Putting this all together, we now have our final recursive definition:

def lev_dist(word1, word2):
    n = len(word1)
    m = len(word2)
    if n == 0 or m == 0:
        return max(n, m)
    else:
        if word1[n] == word[m]:
            return lev_dist(word1[:n], word2[:m])
        else:
            return 1 + min(lev_dist(word1, word2[:m]),
                                    lev_dist(word1[:n], word2),
                                    lev_dist(word1[:n], word[:m]))

All that's left to do now is to convert this same idea into a bottom-up approach:

def bottom_up(word1, word2):
    dist_table = [[0 for i in range(len(word2) + 1)] for j in range(len(word1) + 1)]

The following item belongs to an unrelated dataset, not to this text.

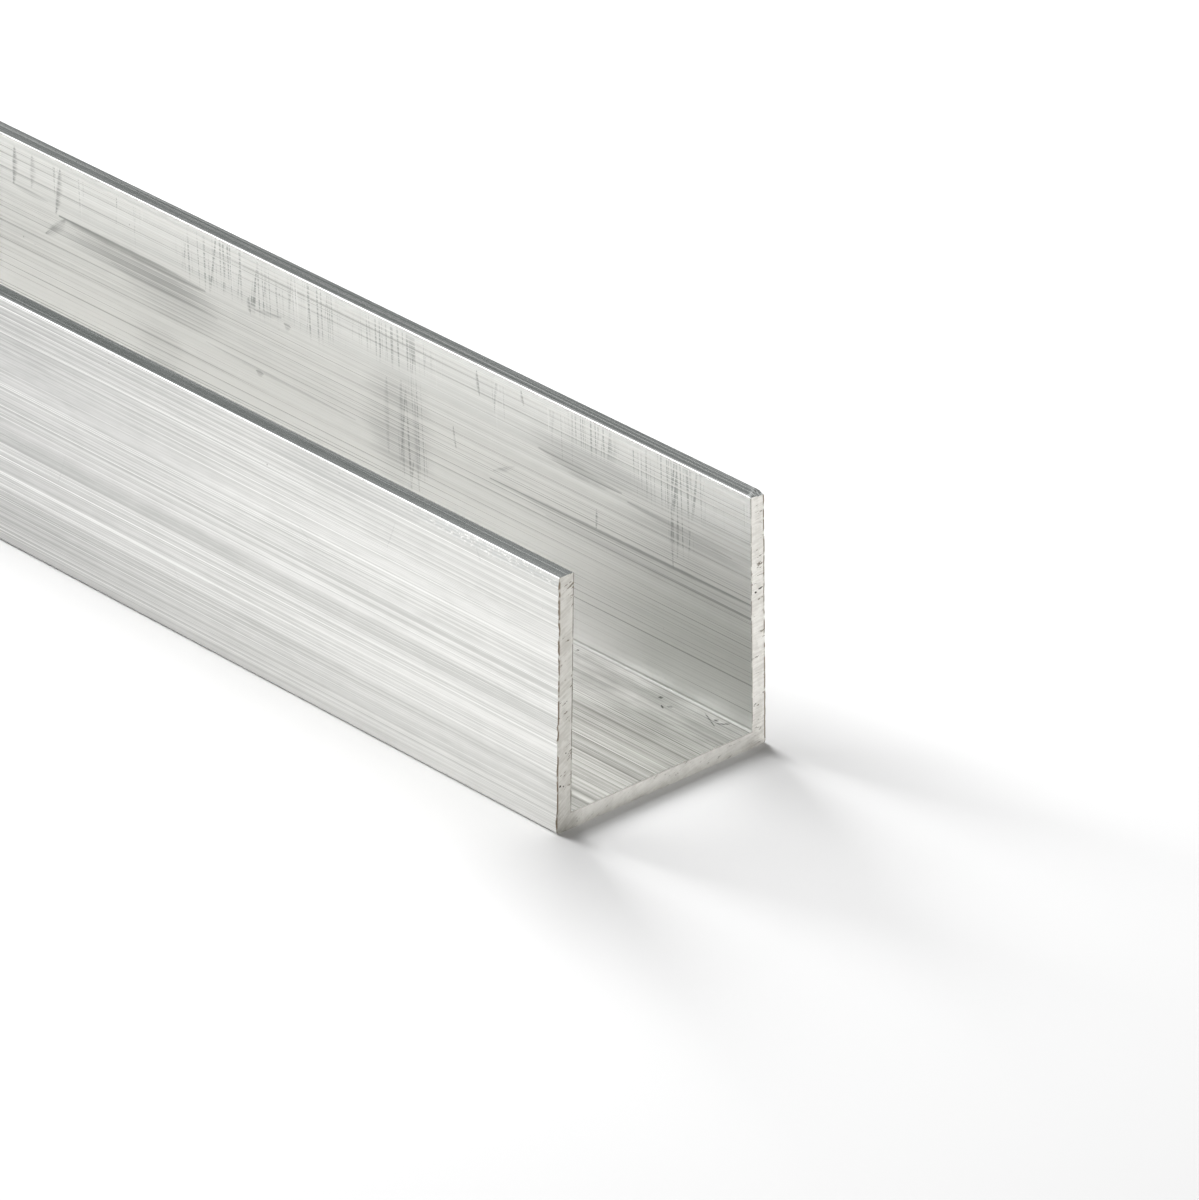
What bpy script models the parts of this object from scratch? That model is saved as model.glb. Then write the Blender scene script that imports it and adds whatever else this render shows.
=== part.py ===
"""A metre of plain aluminium channel, 30 x 30 x 2 mm, as it comes off the saw.

X runs along the bar, Y across it and Z up. The bar lies on its web, with the legs upright. The
origin is on the underside of the web, halfway along. All lengths are in metres.
"""

from math import cos, radians, sin, tan

import bmesh
import bpy
from mathutils import Matrix, Vector

# The bar
bar_length = 1.000

# The section
section_width = 0.030  # over the outer corners, at the web
section_height = 0.030  # from the underside of the web to the lips
web_thickness = 0.002
leg_thickness = 0.002
leg_lean = radians(1.0)  # both legs lean in from upright by this much, as they left the press

# The edges of the section, each a true arc
outer_corner_radius = 0.0004
inner_corner_radius = 0.0003
lip_edge_radius = 0.0003
arc_steps = 6

# The corner knocked off the right leg, where its lip meets the sawn end
chip_inner_setback = 0.0003  # along the lip's inner edge, back from the sawn end
chip_outer_setback = 0.0011  # along the lip's outer edge, back from the sawn end
chip_depth = 0.0004  # down the sawn end, at the outer edge

# The metal
bare_aluminium = (0.80, 0.80, 0.79, 1.0)
rubbed_roughness = 0.35

# Meshes hold 32-bit numbers, so points closer together than this are one point
same_point = 1e-6


def outer_leg_face(up):
    """How far the outside of a leg is from the middle of the bar, at this height."""
    return section_width / 2 - up * tan(leg_lean)


def inner_leg_face(up):
    """How far the inside of a leg is from the middle of the bar, at this height."""
    return outer_leg_face(up) - leg_thickness / cos(leg_lean)


def section_corners():
    """The eight sharp corners of the section, anticlockwise, each as (corner, radius)."""
    right_half = [
        (Vector((outer_leg_face(0), 0)), outer_corner_radius),
        (Vector((outer_leg_face(section_height), section_height)), lip_edge_radius),
        (Vector((inner_leg_face(section_height), section_height)), lip_edge_radius),
        (Vector((inner_leg_face(web_thickness), web_thickness)), inner_corner_radius),
    ]
    left_half = [(Vector((-corner.x, corner.y)), radius) for corner, radius in reversed(right_half)]
    return right_half + left_half


def rounded(corners):
    """The outline through these corners, with each one turned into an arc of its own radius."""
    outline = []
    for index, (corner, radius) in enumerate(corners):
        to_last = (corners[index - 1][0] - corner).normalized()
        to_next = (corners[(index + 1) % len(corners)][0] - corner).normalized()
        half_angle = to_last.angle(to_next) / 2
        centre = corner + (to_last + to_next).normalized() * radius / sin(half_angle)
        first = (corner + to_last * radius / tan(half_angle) - centre).normalized()
        last = (corner + to_next * radius / tan(half_angle) - centre).normalized()
        for step in range(arc_steps + 1):
            outline.append(centre + radius * first.slerp(last, step / arc_steps))
    return outline


def extruded_bar(outline):
    """A mesh of the section pushed out to the bar's length, with X along the bar."""
    curve = bpy.data.curves.new("section", "CURVE")
    curve.dimensions = "2D"
    curve.fill_mode = "BOTH"
    curve.extrude = bar_length / 2
    spline = curve.splines.new("POLY")
    spline.points.add(len(outline) - 1)
    for point, (across, up) in zip(spline.points, outline):
        point.co = (across, up, 0, 1)
    spline.use_cyclic_u = True

    section = bpy.data.objects.new("section", curve)
    bpy.context.scene.collection.objects.link(section)
    evaluated = section.evaluated_get(bpy.context.evaluated_depsgraph_get())
    mesh = bpy.data.meshes.new_from_object(evaluated)
    bpy.data.objects.remove(section)
    bpy.data.curves.remove(curve)

    section_to_bar = Matrix(((0, 0, 1), (1, 0, 0), (0, 1, 0))).to_4x4()
    mesh.transform(section_to_bar)
    return mesh


def chip_corner(body):
    """Cuts the chipped corner off the right leg with a plane, and closes the cut."""
    end = bar_length / 2
    inner = Vector((end - chip_inner_setback, inner_leg_face(section_height), section_height))
    outer = Vector((end - chip_outer_setback, outer_leg_face(section_height), section_height))
    lowest = Vector((end, outer_leg_face(section_height), section_height - chip_depth))
    up_from_cut = (inner - outer).cross(lowest - outer).normalized()
    everything = body.verts[:] + body.edges[:] + body.faces[:]
    cut = bmesh.ops.bisect_plane(
        body, geom=everything, dist=same_point, plane_co=outer, plane_no=up_from_cut, clear_outer=True
    )
    rim = [item for item in cut["geom_cut"] if isinstance(item, bmesh.types.BMEdge)]
    bmesh.ops.edgenet_fill(body, edges=rim)


def aluminium():
    material = bpy.data.materials.new("mill_finish_aluminium")
    material.use_nodes = True
    shader = material.node_tree.nodes["Principled BSDF"]
    shader.inputs["Base Color"].default_value = bare_aluminium
    shader.inputs["Metallic"].default_value = 1.0
    shader.inputs["Roughness"].default_value = rubbed_roughness
    return material


for leftover in list(bpy.data.objects):
    bpy.data.objects.remove(leftover)

channel_mesh = extruded_bar(rounded(section_corners()))
channel_mesh.name = "channel"

body = bmesh.new()
body.from_mesh(channel_mesh)
bmesh.ops.remove_doubles(body, verts=body.verts, dist=same_point)
chip_corner(body)
bmesh.ops.recalc_face_normals(body, faces=body.faces)
body.to_mesh(channel_mesh)
body.free()

channel_mesh.shade_smooth()
channel_mesh.set_sharp_from_angle(angle=radians(20))
channel_mesh.materials.append(aluminium())

channel = bpy.data.objects.new("channel", channel_mesh)
metal_channel_section = bpy.data.collections.new("metal_channel_section")
bpy.context.scene.collection.children.link(metal_channel_section)
metal_channel_section.objects.link(channel)
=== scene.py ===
from math import cos, pi, radians, sin, tan

import bpy
import numpy as np
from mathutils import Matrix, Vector
from mathutils.geometry import delaunay_2d_cdt


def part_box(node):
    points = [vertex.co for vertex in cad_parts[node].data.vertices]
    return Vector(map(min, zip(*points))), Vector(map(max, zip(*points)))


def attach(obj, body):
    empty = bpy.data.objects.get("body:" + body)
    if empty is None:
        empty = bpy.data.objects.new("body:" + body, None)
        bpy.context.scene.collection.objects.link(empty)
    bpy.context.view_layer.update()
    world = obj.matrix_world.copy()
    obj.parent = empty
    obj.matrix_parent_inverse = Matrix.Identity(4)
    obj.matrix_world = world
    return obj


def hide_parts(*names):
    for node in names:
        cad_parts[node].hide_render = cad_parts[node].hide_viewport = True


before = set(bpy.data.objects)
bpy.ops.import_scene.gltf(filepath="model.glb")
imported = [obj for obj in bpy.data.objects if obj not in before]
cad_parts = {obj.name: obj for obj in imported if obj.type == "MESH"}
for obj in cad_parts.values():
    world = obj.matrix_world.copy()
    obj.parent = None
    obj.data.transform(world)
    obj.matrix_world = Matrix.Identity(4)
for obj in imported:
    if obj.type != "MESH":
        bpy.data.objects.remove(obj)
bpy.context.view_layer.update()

# The section of the channel
# A plain U with walls 2 mm thick, pushed through a die in one piece. Both legs lean in by a degree,
# and each edge has the small radius of the die. Y is across the bar and Z is up.

mm = 0.001
_, high_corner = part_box("channel")
bar_end = high_corner.x
section_height = high_corner.z
section_half_width = 15 * mm
wall = 2 * mm
leg_lean = radians(1.0)
outer_corner_radius = 0.4 * mm
inner_corner_radius = 0.3 * mm
lip_edge_radius = 0.15 * mm
arc_steps = 6
flat_step = 0.16 * mm

# The surfaces of the bar, each with a material of its own. All are the same bare aluminium: the
# inside of the trough is painted lighter and the outside darker, as painted light and shade.
OUTSIDE, LIP, LEG_INSIDE, WEB_INSIDE, SAWN = range(5)


def outer_leg_face(up):
    """How far the outside of a leg is from the middle of the bar, at this height."""
    return section_half_width - up * tan(leg_lean)


def inner_leg_face(up):
    """How far the inside of a leg is from the middle of the bar, at this height."""
    return outer_leg_face(up) - wall / cos(leg_lean)


def section_corners():
    """The sharp corners, anticlockwise: (corner, radius, surface of its arc, surface after it)."""
    right = [
        (Vector((outer_leg_face(0), 0)), outer_corner_radius, OUTSIDE, OUTSIDE),
        (Vector((outer_leg_face(section_height), section_height)), lip_edge_radius, LIP, LIP),
        (Vector((inner_leg_face(section_height), section_height)), lip_edge_radius, LIP, LEG_INSIDE),
        (Vector((inner_leg_face(wall), wall)), inner_corner_radius, LEG_INSIDE, WEB_INSIDE),
    ]
    left = []
    for (corner, radius, arc, _), after in zip(reversed(right), (LEG_INSIDE, LIP, OUTSIDE, OUTSIDE)):
        left.append((Vector((-corner.x, corner.y)), radius, arc, after))
    return right + left


def section_outline():
    """The points round the section, and the surface that each edge after a point belongs to."""
    corners = section_corners()
    arcs = []
    for index, (corner, radius, _, _) in enumerate(corners):
        to_last = (corners[index - 1][0] - corner).normalized()
        to_next = (corners[(index + 1) % len(corners)][0] - corner).normalized()
        half_angle = to_last.angle(to_next) / 2
        centre = corner + (to_last + to_next).normalized() * radius / sin(half_angle)
        first = (corner + to_last * radius / tan(half_angle) - centre).normalized()
        last = (corner + to_next * radius / tan(half_angle) - centre).normalized()
        steps = range(arc_steps + 1)
        arcs.append([centre + radius * first.slerp(last, step / arc_steps) for step in steps])
    points, surfaces = [], []
    for index, (_, _, arc_surface, flat_surface) in enumerate(corners):
        points += arcs[index][:-1]
        surfaces += [arc_surface] * arc_steps
        flat_from, flat_to = arcs[index][-1], arcs[(index + 1) % len(arcs)][0]
        pieces = max(1, round((flat_to - flat_from).length / flat_step))
        points += [flat_from.lerp(flat_to, piece / pieces) for piece in range(pieces)]
        surfaces += [flat_surface] * pieces
    return np.array([tuple(point) for point in points]), np.array(surfaces)


# The two sawn ends
# Each end is as the saw left it: shallow arcs from the teeth, an arris that has broken away in small
# chips, and a fine ragged burr that stands up round the trough. Nothing has been filed or deburred.

NEAR, FAR = 1, -1

# The saw's arcs, and the arris that chipped away
saw_centre = {NEAR: (18 * mm, -43 * mm), FAR: (-30 * mm, 62 * mm)}
saw_mark_pitch = 0.55 * mm
fine_saw_mark_pitch = saw_mark_pitch / 3.1
saw_mark_depth = 0.02 * mm
saw_mark_reach = 0.5 * mm
saw_wander = 0.25 * mm
saw_wander_length = 9 * mm
arris_chip_depth = {NEAR: 0.18 * mm, FAR: 0.14 * mm}
arris_chip_reach = 0.22 * mm
arris_chip_pitch = 0.5 * mm
arris_chip_cluster = 3 * mm
right_arris_share = 0.25

# The burr round the trough
burr_pitch = 0.42 * mm
burr_height = 0.16 * mm
burr_root = 0.28 * mm
burr_cluster = 2.5 * mm
leg_burr_pitch = burr_pitch * 1.3
leg_burr_height = 0.5 * burr_height
leg_burr_cluster = 4 * mm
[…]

    for i in range(1, len(word1) + 1):
        dist_table[i][0] = i  # base case

    for j in range(1, len(word2) + 1):
        dist_table[0][j] = j  # base case

    for i in range(1, len(word1) + 1):
        for j in range(1, len(word2) + 1):
            if word1[i-1] == word2[j-1]:
                dist_table[i][j] = dist_table[i-1][j-1]
            else:
                dist_table[i][j] = 1 + min(dist_table[i-1][j],
                                           dist_table[i][j-1],
                                           dist_table[i-1][j-1])

    return dist_table[len(word1)][len(word2)]

And this bring us to the end of the Dynamic Programming Series! Hopefully from this series, you have learned a lot on how to approach DP problems and and how to go about solving them so that you can ace your next interview! Good luck and thanks for reading!